Response by poster: Thanks for the advice so far. To answer a question asked very early - no, I'm no starting frozen.

I may end up cooking them inside first, then letting them crisp outside. I want to get better at this, so this summer may be the "Summer of Sausage."
posted by SNWidget at 2:04 PM on April 21, 2010


Bison tends to be lower in fat than pork or beef sausages and will tend to be dry if you're not careful, so nthing the boil-them-first and sear on the grill suggestions.
posted by Runes at 2:15 PM on April 21, 2010


IF they are frozen, you will want to defrost them in the fridge overnight. Otherwise, the outside will be disgustingly overdone by the time the middle is cooked. Use that Cook's Illustrated method. It's a good one. If you want to keep it simple, buy a disposable pie pan, put it on the grill, empty a can of beer into it, and simmer your sausage until cooked through. Sear it and serve it.
posted by Foam Pants at 11:58 PM on April 21, 2010


Simmering beforehand is a really good idea, but you want to make sure that it's just a simmer, not a boil (you just want a few tiny bubbles). At a full boil, the casings will burst, you'll lose a lot of flavor and juices in the water, your sausages will dry out, and you'll have lots of dripping and flareups on the grill.
posted by svenx at 11:27 AM on April 22, 2010


Response by poster: Well, I tried the "simmering them in beer, finishing them on the grill method." The simmer in beer worked well, but my open charcoal grill is awful, and the heat never got warm enough to actually give me good grill marks or char on my sausages.

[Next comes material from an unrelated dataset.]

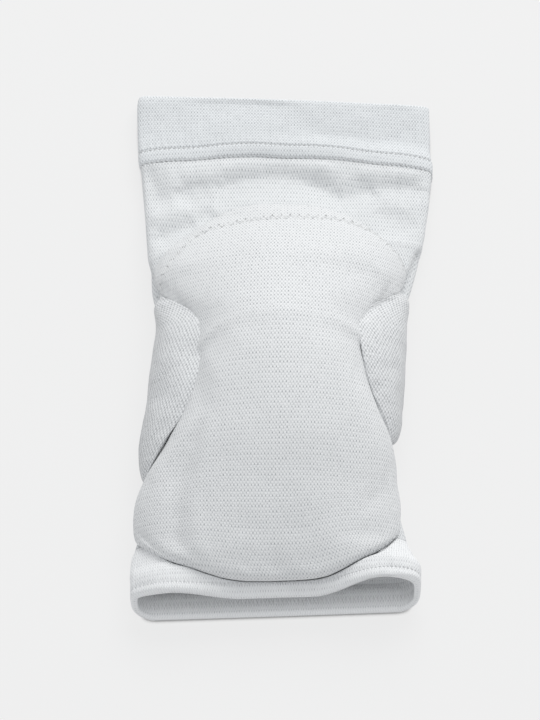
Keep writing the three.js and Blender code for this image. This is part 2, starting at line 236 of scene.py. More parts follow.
def outward(at, around):
    """The direction straight out of the cloth."""
    along = from_net(OUTER_NET, at + STEP_AT, around) - from_net(OUTER_NET, at - STEP_AT, around)
    far = from_net(OUTER_NET, at, around + STEP_AROUND)
    across = far - from_net(OUTER_NET, at, around - STEP_AROUND)
    normal = np.cross(along, across)
    return normal / np.linalg.norm(normal, axis=-1, keepdims=True)


def over_tube(at, around, height, lean_at=1.0):
    """Points at this height over the tube's outer face. Past lean_at they keep the lean of that
    place, so that a nose doesn't follow the flare of the hem."""
    height = np.broadcast_to(height, np.broadcast(at, around).shape)
    lean = outward(np.minimum(at, lean_at), around)
    return from_net(OUTER_NET, at, around) + lean * height[..., None]


# %% [markdown]
# Over the shin the hem stands up right in front of the pad's nose, so only a thin dark line shows
# between them. The nose's outline and the lift of the hem are worked out here, because the hem and
# the pad both need them.

# %% The nose line, and the lip in front of it
SHIN_EDGE, SHIN_EARS, SHIN_ARC = 0.981, 0.876, 3.2
NOSE_HALF = 0.92
LIP_UP = 5.6 * MM
LIP_FORWARD = 1.2 * MM
LIP_BEFORE, LIP_RUN = 0.009, 0.011
LIP_END, LIP_SOFT = 1.0, 0.28
LIP_RIM_FROM, LIP_RIM_RUN = 0.955, 0.04


def nose_line(across):
    """How far down the tube the front pad reaches."""
    return SHIN_EARS + (SHIN_EDGE - SHIN_EARS) * (1 - np.minimum(np.abs(across), 1) ** SHIN_ARC)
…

So they were slightly warm and with a charcoal flavor, but that's about it.

Oh well.

I think I just need more practice with an open charcoal grill - without being able to cover it, I'm a little unsure about various heat issues. I guess practice makes perfect. They were tasty, if not a little dry.
posted by SNWidget at 10:49 AM on April 25, 2010


You got no lid for your grill? Oy, that makes it much harder. You've pretty much, as you've noticed, either got direct heat or nothing that way. Get thee to a liddery!